In their eyes at that point are you really just worthless?
They may threaten to do so. They may leave or ask you to leave for a few hours, days, week,s months, depending on the relationship, if you live together, how dependent you are on each other.
H will blow up. It may be in the evening, it may be in the morning before work. I am not perfect (or he is not but he is projecting his imperfections onto me). Suddenly, I am not worth being around. Then, a few hours apart, by lunch, he has usually calmed a bit. And then a few hours apart, later, he has calmed more. Then, he has reset, it's over, and while he may feel some shame as his blow up, it's like it did not happen for him. Meanwhile, I have to work to let go of my own frustration and hurt at what was said during the blow up - so I come here.
I kinda think BPD emotions are a little like the kind of stomach ache that is actually made better by vomiting. Like, you hurt. You feel horrible.
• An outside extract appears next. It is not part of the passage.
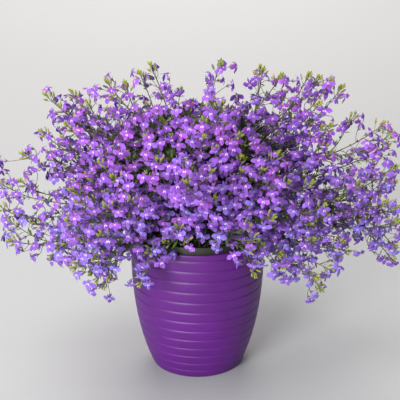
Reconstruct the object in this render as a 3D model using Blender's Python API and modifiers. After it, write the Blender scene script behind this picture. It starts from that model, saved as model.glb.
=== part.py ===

You fight against vomiting, and finally just vomit everything up. And then, all the pain is out of you, all the gross stuff, and you feel a little empty and even maybe euphoric from the lack of pain. Meanwhile, your SO is watching you like, what's wrong? What just happened? 10 minutes ago you were sick, now you're fine? How does this even work?
Change "vomit" above to abusive words and actions, and you have BPD.